(Given information):
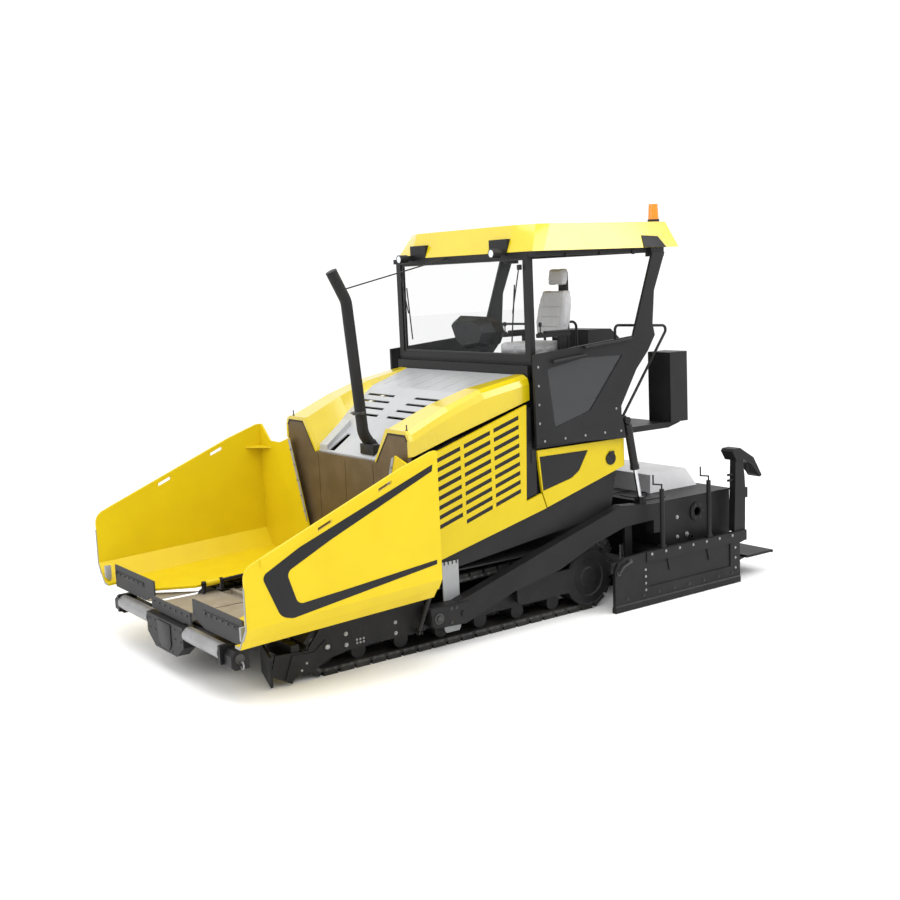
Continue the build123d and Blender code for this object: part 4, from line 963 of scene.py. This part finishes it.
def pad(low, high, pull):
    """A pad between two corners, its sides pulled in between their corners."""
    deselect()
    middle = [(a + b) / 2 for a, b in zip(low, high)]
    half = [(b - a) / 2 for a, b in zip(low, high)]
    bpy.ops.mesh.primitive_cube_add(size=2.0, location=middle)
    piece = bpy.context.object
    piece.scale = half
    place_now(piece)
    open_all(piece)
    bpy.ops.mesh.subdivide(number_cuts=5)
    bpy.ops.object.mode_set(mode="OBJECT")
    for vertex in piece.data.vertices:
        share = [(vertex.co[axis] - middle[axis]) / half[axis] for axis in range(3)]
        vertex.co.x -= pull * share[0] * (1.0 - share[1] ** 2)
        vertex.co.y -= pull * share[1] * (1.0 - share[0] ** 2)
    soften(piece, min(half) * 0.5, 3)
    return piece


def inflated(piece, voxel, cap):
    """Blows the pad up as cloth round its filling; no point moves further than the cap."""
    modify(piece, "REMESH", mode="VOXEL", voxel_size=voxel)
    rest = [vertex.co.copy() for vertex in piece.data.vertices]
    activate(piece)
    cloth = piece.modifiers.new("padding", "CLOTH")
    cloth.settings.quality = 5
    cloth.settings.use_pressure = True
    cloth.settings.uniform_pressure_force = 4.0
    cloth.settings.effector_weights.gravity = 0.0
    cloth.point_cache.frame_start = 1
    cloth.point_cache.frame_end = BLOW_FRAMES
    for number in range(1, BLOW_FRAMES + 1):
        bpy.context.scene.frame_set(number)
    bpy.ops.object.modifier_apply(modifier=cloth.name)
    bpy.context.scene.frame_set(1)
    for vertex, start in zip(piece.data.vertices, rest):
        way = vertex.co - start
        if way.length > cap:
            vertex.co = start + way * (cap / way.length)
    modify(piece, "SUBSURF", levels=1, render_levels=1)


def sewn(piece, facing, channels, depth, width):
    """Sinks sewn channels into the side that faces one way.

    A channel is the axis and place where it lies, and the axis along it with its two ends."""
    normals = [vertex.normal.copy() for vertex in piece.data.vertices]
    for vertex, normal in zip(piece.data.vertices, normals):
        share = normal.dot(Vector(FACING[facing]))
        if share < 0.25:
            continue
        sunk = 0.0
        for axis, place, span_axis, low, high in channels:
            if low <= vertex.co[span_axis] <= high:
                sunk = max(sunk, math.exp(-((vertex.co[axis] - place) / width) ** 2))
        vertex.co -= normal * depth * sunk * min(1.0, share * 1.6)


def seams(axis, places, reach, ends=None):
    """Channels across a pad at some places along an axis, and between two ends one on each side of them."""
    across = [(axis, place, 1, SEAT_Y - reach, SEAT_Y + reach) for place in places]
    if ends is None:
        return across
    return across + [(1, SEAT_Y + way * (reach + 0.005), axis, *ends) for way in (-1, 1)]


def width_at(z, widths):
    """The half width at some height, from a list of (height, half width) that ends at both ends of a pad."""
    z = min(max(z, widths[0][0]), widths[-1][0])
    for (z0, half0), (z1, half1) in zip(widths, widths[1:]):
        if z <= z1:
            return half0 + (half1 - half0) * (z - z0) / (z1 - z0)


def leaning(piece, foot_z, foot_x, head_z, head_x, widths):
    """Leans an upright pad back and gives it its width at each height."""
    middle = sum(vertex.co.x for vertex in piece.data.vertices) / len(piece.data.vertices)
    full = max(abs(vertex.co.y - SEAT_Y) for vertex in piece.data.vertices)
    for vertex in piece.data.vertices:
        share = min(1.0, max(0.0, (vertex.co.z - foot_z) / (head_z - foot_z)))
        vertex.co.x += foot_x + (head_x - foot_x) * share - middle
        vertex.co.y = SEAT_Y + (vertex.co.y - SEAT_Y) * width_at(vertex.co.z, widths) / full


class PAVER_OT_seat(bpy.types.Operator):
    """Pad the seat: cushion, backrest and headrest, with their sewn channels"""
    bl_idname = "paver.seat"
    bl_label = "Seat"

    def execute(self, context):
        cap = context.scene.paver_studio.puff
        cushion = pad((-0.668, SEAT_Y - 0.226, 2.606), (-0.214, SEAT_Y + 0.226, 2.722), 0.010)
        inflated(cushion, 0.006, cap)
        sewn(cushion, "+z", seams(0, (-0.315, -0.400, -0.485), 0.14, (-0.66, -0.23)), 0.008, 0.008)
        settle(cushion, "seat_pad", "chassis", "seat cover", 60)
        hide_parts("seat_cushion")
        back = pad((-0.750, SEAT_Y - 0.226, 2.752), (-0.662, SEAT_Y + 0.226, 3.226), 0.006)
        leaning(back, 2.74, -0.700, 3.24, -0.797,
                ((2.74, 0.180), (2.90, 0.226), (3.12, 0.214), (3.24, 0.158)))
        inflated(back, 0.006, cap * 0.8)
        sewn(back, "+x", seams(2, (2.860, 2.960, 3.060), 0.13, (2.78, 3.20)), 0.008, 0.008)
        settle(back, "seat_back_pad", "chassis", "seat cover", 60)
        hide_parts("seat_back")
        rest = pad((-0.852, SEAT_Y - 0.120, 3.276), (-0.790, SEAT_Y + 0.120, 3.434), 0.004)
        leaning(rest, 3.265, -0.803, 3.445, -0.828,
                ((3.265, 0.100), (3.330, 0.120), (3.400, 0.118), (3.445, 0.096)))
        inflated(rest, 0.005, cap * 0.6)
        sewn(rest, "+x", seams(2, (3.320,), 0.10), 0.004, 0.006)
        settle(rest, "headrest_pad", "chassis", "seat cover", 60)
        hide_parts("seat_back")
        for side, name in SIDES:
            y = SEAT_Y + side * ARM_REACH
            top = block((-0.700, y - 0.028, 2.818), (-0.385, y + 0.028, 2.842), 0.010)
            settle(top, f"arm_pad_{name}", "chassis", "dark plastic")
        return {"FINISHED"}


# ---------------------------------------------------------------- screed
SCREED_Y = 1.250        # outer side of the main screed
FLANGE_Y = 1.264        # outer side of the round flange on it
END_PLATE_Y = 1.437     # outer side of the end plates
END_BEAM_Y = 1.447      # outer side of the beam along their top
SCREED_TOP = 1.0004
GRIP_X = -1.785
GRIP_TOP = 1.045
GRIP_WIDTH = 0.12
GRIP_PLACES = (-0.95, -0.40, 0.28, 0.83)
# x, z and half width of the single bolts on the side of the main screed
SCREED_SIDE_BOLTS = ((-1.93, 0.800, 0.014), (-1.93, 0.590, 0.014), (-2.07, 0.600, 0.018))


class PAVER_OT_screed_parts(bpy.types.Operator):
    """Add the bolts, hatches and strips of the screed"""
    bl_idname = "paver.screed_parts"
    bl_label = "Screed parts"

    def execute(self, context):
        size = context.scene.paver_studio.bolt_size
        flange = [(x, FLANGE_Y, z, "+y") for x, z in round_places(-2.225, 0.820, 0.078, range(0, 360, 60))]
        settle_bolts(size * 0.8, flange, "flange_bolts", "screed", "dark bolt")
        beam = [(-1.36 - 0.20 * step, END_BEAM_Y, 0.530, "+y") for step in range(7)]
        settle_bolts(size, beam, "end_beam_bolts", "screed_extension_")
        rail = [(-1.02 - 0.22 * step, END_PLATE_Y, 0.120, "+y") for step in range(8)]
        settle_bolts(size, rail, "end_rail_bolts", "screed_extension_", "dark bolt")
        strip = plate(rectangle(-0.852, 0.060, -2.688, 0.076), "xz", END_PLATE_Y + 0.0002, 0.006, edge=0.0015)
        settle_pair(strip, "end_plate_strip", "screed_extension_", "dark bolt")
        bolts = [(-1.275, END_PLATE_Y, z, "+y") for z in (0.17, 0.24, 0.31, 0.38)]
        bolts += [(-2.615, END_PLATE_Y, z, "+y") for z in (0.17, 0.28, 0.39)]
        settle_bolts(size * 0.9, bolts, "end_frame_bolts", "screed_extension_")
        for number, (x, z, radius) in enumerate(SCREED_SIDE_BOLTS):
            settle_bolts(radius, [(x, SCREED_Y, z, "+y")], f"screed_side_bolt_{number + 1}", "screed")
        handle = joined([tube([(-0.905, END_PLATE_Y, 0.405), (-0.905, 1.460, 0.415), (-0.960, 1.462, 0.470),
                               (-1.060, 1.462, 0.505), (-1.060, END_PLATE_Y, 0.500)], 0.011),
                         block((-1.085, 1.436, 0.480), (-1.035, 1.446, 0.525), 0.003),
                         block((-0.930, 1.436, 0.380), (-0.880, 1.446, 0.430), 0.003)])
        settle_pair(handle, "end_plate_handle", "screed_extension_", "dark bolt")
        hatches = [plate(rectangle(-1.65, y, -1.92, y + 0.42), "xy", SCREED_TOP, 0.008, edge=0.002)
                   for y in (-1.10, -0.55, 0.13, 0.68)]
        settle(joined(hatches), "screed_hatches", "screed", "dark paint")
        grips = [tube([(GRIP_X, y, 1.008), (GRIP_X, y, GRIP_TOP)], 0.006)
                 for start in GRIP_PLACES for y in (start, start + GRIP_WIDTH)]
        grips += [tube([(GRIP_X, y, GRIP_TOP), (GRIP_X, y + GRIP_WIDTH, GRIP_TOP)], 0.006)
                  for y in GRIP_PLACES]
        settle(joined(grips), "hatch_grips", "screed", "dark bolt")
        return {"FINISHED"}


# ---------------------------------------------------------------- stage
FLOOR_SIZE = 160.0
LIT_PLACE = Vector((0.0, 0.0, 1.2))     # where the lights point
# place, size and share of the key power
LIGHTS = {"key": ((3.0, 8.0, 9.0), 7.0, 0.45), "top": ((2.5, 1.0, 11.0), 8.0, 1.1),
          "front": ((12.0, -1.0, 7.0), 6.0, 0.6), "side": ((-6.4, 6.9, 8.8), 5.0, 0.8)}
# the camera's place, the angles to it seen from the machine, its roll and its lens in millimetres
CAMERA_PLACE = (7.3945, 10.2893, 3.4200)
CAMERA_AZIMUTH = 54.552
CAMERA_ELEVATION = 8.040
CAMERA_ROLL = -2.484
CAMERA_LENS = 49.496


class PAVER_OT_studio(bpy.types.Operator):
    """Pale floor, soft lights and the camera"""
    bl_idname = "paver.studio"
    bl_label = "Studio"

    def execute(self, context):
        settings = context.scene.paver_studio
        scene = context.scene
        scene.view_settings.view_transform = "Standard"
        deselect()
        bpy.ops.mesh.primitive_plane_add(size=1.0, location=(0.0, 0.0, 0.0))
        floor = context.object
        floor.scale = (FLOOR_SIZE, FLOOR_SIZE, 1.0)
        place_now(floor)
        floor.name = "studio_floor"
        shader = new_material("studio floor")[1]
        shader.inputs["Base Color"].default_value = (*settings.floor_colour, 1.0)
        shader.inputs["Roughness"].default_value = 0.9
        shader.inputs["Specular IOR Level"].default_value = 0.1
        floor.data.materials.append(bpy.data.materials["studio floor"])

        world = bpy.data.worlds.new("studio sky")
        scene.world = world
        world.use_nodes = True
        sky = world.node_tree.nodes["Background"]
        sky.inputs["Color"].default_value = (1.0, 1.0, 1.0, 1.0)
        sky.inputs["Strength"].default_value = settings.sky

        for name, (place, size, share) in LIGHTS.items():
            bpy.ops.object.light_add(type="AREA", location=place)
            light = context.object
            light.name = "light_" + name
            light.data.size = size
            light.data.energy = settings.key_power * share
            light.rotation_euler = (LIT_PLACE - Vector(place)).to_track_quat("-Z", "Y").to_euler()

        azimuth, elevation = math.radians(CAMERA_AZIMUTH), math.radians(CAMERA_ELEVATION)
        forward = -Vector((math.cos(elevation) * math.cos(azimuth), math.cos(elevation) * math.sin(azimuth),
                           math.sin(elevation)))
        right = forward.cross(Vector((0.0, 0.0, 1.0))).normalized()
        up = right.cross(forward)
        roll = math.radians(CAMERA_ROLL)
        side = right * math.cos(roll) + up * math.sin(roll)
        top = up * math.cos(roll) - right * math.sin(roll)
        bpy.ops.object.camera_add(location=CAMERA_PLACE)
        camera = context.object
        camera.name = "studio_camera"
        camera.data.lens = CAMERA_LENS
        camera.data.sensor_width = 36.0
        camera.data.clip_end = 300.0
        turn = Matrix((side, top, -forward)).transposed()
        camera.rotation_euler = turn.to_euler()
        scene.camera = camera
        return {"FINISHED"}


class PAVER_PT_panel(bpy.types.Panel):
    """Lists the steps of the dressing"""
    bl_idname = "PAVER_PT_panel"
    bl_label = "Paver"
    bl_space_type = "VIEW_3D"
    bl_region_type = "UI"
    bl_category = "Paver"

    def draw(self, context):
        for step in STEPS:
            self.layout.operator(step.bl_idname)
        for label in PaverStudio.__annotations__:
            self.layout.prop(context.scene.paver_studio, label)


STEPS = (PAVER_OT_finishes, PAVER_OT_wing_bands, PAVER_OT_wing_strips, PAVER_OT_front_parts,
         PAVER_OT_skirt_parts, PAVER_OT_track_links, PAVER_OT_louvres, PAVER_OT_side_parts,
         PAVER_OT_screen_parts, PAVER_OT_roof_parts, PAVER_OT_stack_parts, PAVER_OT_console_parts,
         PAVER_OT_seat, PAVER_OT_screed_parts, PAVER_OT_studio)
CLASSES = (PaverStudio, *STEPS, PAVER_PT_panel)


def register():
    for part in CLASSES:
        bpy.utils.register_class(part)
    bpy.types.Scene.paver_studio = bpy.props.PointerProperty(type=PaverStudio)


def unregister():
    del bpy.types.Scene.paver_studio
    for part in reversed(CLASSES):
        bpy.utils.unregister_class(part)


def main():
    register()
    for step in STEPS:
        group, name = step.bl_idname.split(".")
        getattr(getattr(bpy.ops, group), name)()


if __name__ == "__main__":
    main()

(What this task involves):
Return nothing but the lines from the start of the listing above through the line containing "return piece", exactly as given.

(Output of the exercise):
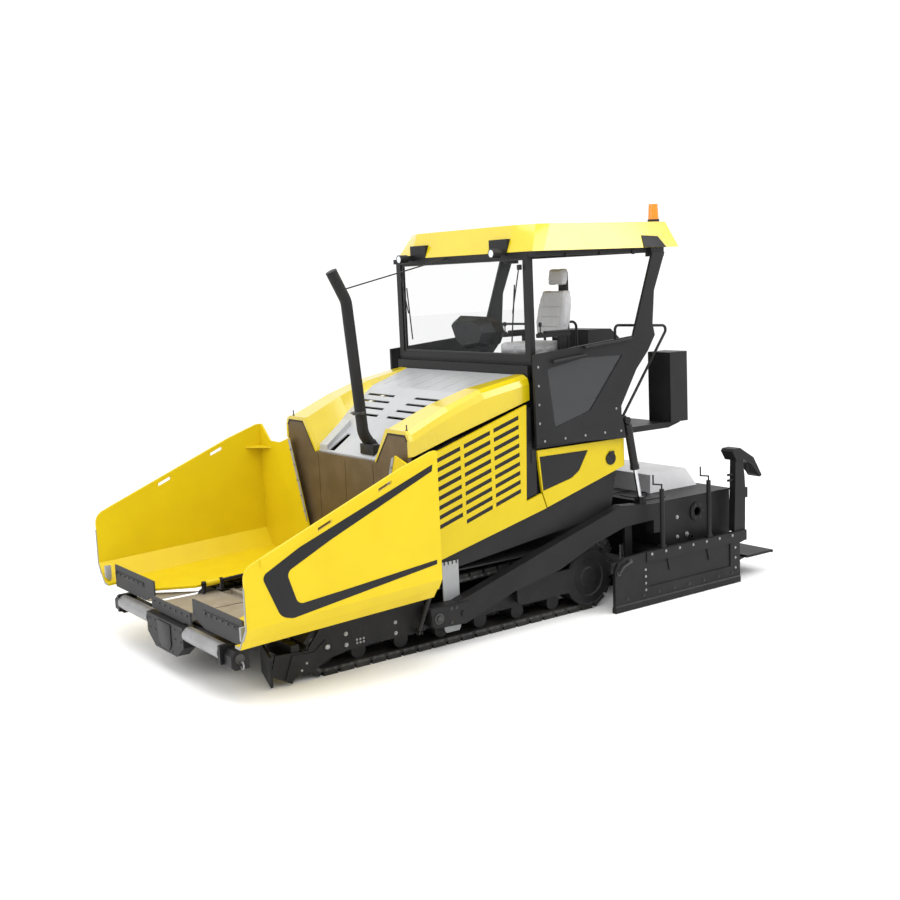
Continue the build123d and Blender code for this object: part 4, from line 963 of scene.py. This part finishes it.
def pad(low, high, pull):
    """A pad between two corners, its sides pulled in between their corners."""
    deselect()
    middle = [(a + b) / 2 for a, b in zip(low, high)]
    half = [(b - a) / 2 for a, b in zip(low, high)]
    bpy.ops.mesh.primitive_cube_add(size=2.0, location=middle)
    piece = bpy.context.object
    piece.scale = half
    place_now(piece)
    open_all(piece)
    bpy.ops.mesh.subdivide(number_cuts=5)
    bpy.ops.object.mode_set(mode="OBJECT")
    for vertex in piece.data.vertices:
        share = [(vertex.co[axis] - middle[axis]) / half[axis] for axis in range(3)]
        vertex.co.x -= pull * share[0] * (1.0 - share[1] ** 2)
        vertex.co.y -= pull * share[1] * (1.0 - share[0] ** 2)
    soften(piece, min(half) * 0.5, 3)
    return piece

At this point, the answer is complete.